Your task is to print every entry below exactly as given.
%%
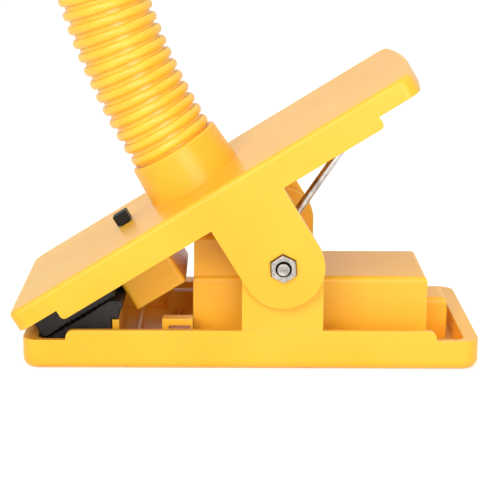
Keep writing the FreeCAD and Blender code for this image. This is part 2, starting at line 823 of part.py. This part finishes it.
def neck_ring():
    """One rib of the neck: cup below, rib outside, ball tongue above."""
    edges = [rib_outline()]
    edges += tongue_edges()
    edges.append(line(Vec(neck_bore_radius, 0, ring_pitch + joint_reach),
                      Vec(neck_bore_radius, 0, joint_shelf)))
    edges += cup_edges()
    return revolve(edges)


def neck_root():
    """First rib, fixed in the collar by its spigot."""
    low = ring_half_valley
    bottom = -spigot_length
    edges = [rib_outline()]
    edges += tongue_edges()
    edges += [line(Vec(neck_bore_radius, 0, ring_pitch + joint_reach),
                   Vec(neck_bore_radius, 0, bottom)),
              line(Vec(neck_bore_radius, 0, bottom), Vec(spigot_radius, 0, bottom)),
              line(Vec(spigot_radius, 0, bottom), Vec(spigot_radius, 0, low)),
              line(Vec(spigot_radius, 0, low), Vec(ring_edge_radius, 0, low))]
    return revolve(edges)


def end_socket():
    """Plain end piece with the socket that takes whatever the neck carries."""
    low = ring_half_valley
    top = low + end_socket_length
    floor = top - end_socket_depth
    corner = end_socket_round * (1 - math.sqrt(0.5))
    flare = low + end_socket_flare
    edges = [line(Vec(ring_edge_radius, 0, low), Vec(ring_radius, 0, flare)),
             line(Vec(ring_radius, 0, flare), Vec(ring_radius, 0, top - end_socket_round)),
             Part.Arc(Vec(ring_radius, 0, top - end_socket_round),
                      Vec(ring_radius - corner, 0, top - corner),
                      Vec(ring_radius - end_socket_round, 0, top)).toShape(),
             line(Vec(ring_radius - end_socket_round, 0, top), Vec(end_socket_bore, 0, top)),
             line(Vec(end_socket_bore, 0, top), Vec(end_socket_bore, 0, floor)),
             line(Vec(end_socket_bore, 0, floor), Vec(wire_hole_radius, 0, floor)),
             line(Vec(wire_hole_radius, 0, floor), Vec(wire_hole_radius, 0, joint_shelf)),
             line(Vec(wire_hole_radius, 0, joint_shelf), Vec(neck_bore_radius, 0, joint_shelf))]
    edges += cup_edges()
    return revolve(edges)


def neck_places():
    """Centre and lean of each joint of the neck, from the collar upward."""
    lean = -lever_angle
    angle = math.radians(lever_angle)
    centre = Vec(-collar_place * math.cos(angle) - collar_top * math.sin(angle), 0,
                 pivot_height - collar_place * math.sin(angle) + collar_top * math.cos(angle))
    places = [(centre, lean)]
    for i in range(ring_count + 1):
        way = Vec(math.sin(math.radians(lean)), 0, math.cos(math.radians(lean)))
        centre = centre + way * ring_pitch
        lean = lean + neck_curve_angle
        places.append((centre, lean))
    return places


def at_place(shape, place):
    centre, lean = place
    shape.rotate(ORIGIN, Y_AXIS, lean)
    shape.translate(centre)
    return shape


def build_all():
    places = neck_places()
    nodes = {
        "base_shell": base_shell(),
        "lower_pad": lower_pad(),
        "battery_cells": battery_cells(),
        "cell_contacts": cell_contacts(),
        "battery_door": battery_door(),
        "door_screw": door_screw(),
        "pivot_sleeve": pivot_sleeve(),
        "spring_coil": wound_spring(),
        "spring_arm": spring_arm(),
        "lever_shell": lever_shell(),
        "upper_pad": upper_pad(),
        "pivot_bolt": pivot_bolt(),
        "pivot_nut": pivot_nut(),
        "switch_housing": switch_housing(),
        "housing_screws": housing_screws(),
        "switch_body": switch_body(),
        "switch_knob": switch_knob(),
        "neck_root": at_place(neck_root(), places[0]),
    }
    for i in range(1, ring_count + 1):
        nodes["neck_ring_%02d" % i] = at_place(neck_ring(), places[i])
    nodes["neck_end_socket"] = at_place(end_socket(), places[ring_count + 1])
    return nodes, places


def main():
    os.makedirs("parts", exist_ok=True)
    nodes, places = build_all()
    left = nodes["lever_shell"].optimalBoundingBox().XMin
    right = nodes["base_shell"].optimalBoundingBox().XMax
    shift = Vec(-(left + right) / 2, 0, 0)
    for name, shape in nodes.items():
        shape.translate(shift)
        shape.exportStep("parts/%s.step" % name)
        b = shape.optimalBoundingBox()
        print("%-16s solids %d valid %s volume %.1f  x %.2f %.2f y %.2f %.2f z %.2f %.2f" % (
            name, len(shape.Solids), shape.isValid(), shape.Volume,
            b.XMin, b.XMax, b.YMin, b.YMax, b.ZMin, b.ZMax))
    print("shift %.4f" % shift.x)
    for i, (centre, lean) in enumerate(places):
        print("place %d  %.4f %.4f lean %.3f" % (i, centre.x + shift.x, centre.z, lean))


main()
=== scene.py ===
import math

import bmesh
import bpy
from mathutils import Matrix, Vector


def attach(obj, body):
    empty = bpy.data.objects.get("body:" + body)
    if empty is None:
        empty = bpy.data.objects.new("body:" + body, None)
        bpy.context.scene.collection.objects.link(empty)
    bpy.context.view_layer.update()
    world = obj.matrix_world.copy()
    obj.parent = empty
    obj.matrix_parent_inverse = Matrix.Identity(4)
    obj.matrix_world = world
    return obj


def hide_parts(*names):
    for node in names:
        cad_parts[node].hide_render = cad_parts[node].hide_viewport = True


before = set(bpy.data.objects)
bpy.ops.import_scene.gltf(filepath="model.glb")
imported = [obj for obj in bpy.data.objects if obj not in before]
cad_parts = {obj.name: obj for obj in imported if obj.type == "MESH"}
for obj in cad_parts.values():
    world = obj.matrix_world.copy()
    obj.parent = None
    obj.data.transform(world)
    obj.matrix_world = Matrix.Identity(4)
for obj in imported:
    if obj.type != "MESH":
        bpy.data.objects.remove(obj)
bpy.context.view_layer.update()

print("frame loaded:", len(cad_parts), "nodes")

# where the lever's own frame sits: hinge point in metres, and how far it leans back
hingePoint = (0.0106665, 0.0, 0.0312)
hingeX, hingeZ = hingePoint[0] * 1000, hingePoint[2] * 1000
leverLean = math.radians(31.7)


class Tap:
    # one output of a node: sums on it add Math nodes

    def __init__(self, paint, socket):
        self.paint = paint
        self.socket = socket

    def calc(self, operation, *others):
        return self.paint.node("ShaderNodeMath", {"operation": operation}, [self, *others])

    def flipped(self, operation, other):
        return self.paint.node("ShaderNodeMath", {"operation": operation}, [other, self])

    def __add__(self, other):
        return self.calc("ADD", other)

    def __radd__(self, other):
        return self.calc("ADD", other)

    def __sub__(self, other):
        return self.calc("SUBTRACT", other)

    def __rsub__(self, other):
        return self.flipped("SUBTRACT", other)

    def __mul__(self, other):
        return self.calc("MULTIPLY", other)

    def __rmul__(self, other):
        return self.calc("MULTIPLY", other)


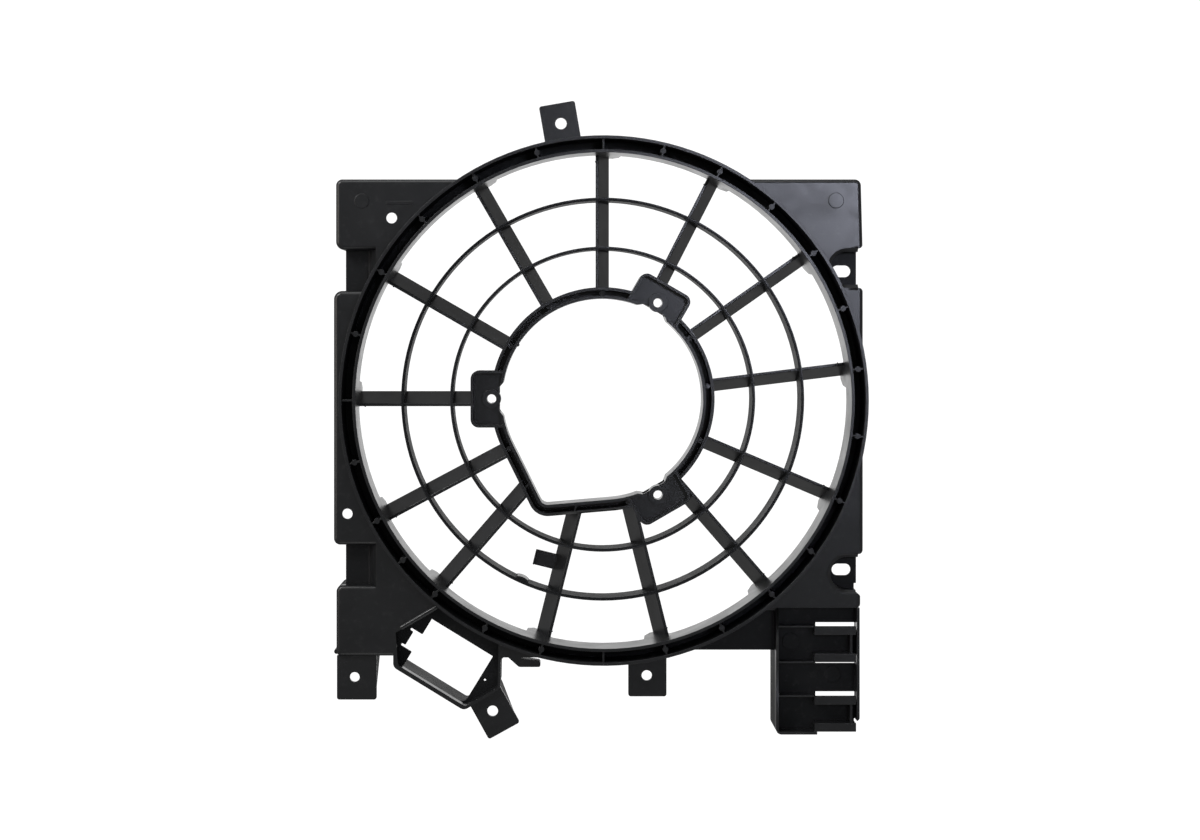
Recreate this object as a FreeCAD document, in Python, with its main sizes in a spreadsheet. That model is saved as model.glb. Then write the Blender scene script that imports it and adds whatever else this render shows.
%%
Output for this exercise:
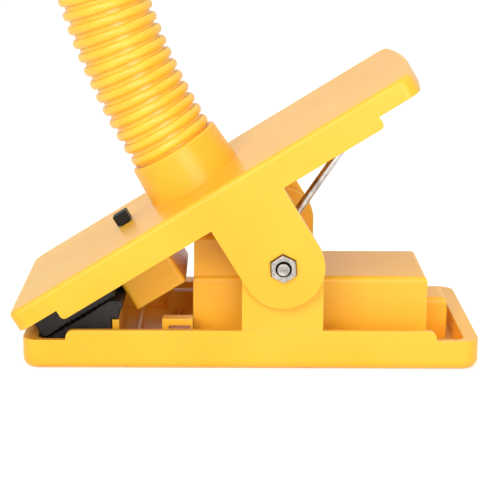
Keep writing the FreeCAD and Blender code for this image. This is part 2, starting at line 823 of part.py. This part finishes it.
def neck_ring():
    """One rib of the neck: cup below, rib outside, ball tongue above."""
    edges = [rib_outline()]
    edges += tongue_edges()
    edges.append(line(Vec(neck_bore_radius, 0, ring_pitch + joint_reach),
                      Vec(neck_bore_radius, 0, joint_shelf)))
    edges += cup_edges()
    return revolve(edges)


def neck_root():
    """First rib, fixed in the collar by its spigot."""
    low = ring_half_valley
    bottom = -spigot_length
    edges = [rib_outline()]
    edges += tongue_edges()
    edges += [line(Vec(neck_bore_radius, 0, ring_pitch + joint_reach),
                   Vec(neck_bore_radius, 0, bottom)),
              line(Vec(neck_bore_radius, 0, bottom), Vec(spigot_radius, 0, bottom)),
              line(Vec(spigot_radius, 0, bottom), Vec(spigot_radius, 0, low)),
              line(Vec(spigot_radius, 0, low), Vec(ring_edge_radius, 0, low))]
    return revolve(edges)


def end_socket():
    """Plain end piece with the socket that takes whatever the neck carries."""
    low = ring_half_valley
    top = low + end_socket_length
    floor = top - end_socket_depth
    corner = end_socket_round * (1 - math.sqrt(0.5))
    flare = low + end_socket_flare
    edges = [line(Vec(ring_edge_radius, 0, low), Vec(ring_radius, 0, flare)),
             line(Vec(ring_radius, 0, flare), Vec(ring_radius, 0, top - end_socket_round)),
             Part.Arc(Vec(ring_radius, 0, top - end_socket_round),
                      Vec(ring_radius - corner, 0, top - corner),
                      Vec(ring_radius - end_socket_round, 0, top)).toShape(),
             line(Vec(ring_radius - end_socket_round, 0, top), Vec(end_socket_bore, 0, top)),
             line(Vec(end_socket_bore, 0, top), Vec(end_socket_bore, 0, floor)),
             line(Vec(end_socket_bore, 0, floor), Vec(wire_hole_radius, 0, floor)),
             line(Vec(wire_hole_radius, 0, floor), Vec(wire_hole_radius, 0, joint_shelf)),
             line(Vec(wire_hole_radius, 0, joint_shelf), Vec(neck_bore_radius, 0, joint_shelf))]
    edges += cup_edges()
    return revolve(edges)


def neck_places():
    """Centre and lean of each joint of the neck, from the collar upward."""
    lean = -lever_angle
    angle = math.radians(lever_angle)
    centre = Vec(-collar_place * math.cos(angle) - collar_top * math.sin(angle), 0,
                 pivot_height - collar_place * math.sin(angle) + collar_top * math.cos(angle))
    places = [(centre, lean)]
    for i in range(ring_count + 1):
        way = Vec(math.sin(math.radians(lean)), 0, math.cos(math.radians(lean)))
        centre = centre + way * ring_pitch
        lean = lean + neck_curve_angle
        places.append((centre, lean))
    return places


def at_place(shape, place):
    centre, lean = place
    shape.rotate(ORIGIN, Y_AXIS, lean)
    shape.translate(centre)
    return shape


def build_all():
    places = neck_places()
    nodes = {
        "base_shell": base_shell(),
        "lower_pad": lower_pad(),
        "battery_cells": battery_cells(),
        "cell_contacts": cell_contacts(),
        "battery_door": battery_door(),
        "door_screw": door_screw(),
        "pivot_sleeve": pivot_sleeve(),
        "spring_coil": wound_spring(),
        "spring_arm": spring_arm(),
        "lever_shell": lever_shell(),
        "upper_pad": upper_pad(),
        "pivot_bolt": pivot_bolt(),
        "pivot_nut": pivot_nut(),
        "switch_housing": switch_housing(),
        "housing_screws": housing_screws(),
        "switch_body": switch_body(),
        "switch_knob": switch_knob(),
        "neck_root": at_place(neck_root(), places[0]),
    }
    for i in range(1, ring_count + 1):
        nodes["neck_ring_%02d" % i] = at_place(neck_ring(), places[i])
    nodes["neck_end_socket"] = at_place(end_socket(), places[ring_count + 1])
    return nodes, places


def main():
    os.makedirs("parts", exist_ok=True)
    nodes, places = build_all()
    left = nodes["lever_shell"].optimalBoundingBox().XMin
    right = nodes["base_shell"].optimalBoundingBox().XMax
    shift = Vec(-(left + right) / 2, 0, 0)
    for name, shape in nodes.items():
        shape.translate(shift)
        shape.exportStep("parts/%s.step" % name)
        b = shape.optimalBoundingBox()
        print("%-16s solids %d valid %s volume %.1f  x %.2f %.2f y %.2f %.2f z %.2f %.2f" % (
            name, len(shape.Solids), shape.isValid(), shape.Volume,
            b.XMin, b.XMax, b.YMin, b.YMax, b.ZMin, b.ZMax))
    print("shift %.4f" % shift.x)
    for i, (centre, lean) in enumerate(places):
        print("place %d  %.4f %.4f lean %.3f" % (i, centre.x + shift.x, centre.z, lean))


main()
=== scene.py ===
import math

import bmesh
import bpy
from mathutils import Matrix, Vector


def attach(obj, body):
    empty = bpy.data.objects.get("body:" + body)
    if empty is None:
        empty = bpy.data.objects.new("body:" + body, None)
        bpy.context.scene.collection.objects.link(empty)
    bpy.context.view_layer.update()
    world = obj.matrix_world.copy()
    obj.parent = empty
    obj.matrix_parent_inverse = Matrix.Identity(4)
    obj.matrix_world = world
    return obj


def hide_parts(*names):
    for node in names:
        cad_parts[node].hide_render = cad_parts[node].hide_viewport = True


before = set(bpy.data.objects)
bpy.ops.import_scene.gltf(filepath="model.glb")
imported = [obj for obj in bpy.data.objects if obj not in before]
cad_parts = {obj.name: obj for obj in imported if obj.type == "MESH"}
for obj in cad_parts.values():
    world = obj.matrix_world.copy()
    obj.parent = None
    obj.data.transform(world)
    obj.matrix_world = Matrix.Identity(4)
for obj in imported:
    if obj.type != "MESH":
        bpy.data.objects.remove(obj)
bpy.context.view_layer.update()

print("frame loaded:", len(cad_parts), "nodes")

# where the lever's own frame sits: hinge point in metres, and how far it leans back
hingePoint = (0.0106665, 0.0, 0.0312)
hingeX, hingeZ = hingePoint[0] * 1000, hingePoint[2] * 1000
leverLean = math.radians(31.7)


class Tap:
    # one output of a node: sums on it add Math nodes

    def __init__(self, paint, socket):
        self.paint = paint
        self.socket = socket

    def calc(self, operation, *others):
        return self.paint.node("ShaderNodeMath", {"operation": operation}, [self, *others])

    def flipped(self, operation, other):
        return self.paint.node("ShaderNodeMath", {"operation": operation}, [other, self])

    def __add__(self, other):
        return self.calc("ADD", other)

    def __radd__(self, other):
        return self.calc("ADD", other)

    def __sub__(self, other):
        return self.calc("SUBTRACT", other)

    def __rsub__(self, other):
        return self.flipped("SUBTRACT", other)

    def __mul__(self, other):
        return self.calc("MULTIPLY", other)

    def __rmul__(self, other):
        return self.calc("MULTIPLY", other)


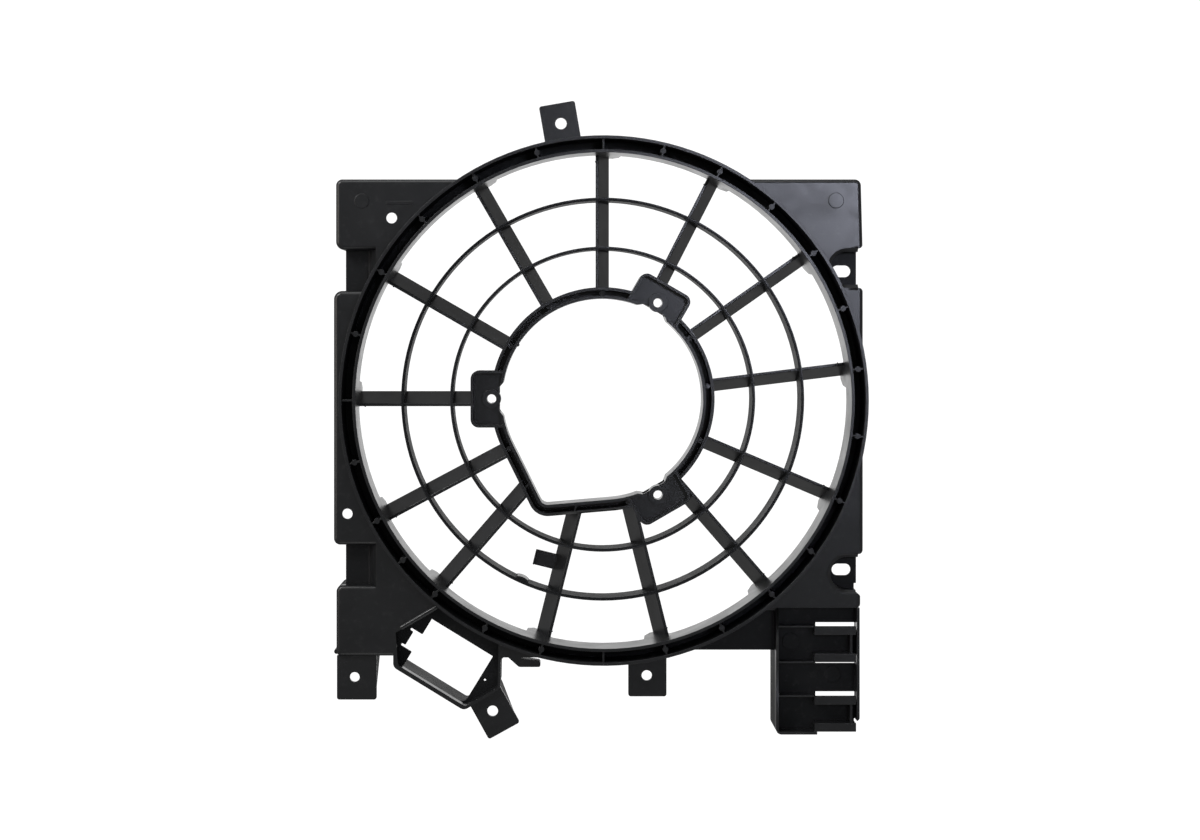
Recreate this object as a FreeCAD document, in Python, with its main sizes in a spreadsheet. That model is saved as model.glb. Then write the Blender scene script that imports it and adds whatever else this render shows.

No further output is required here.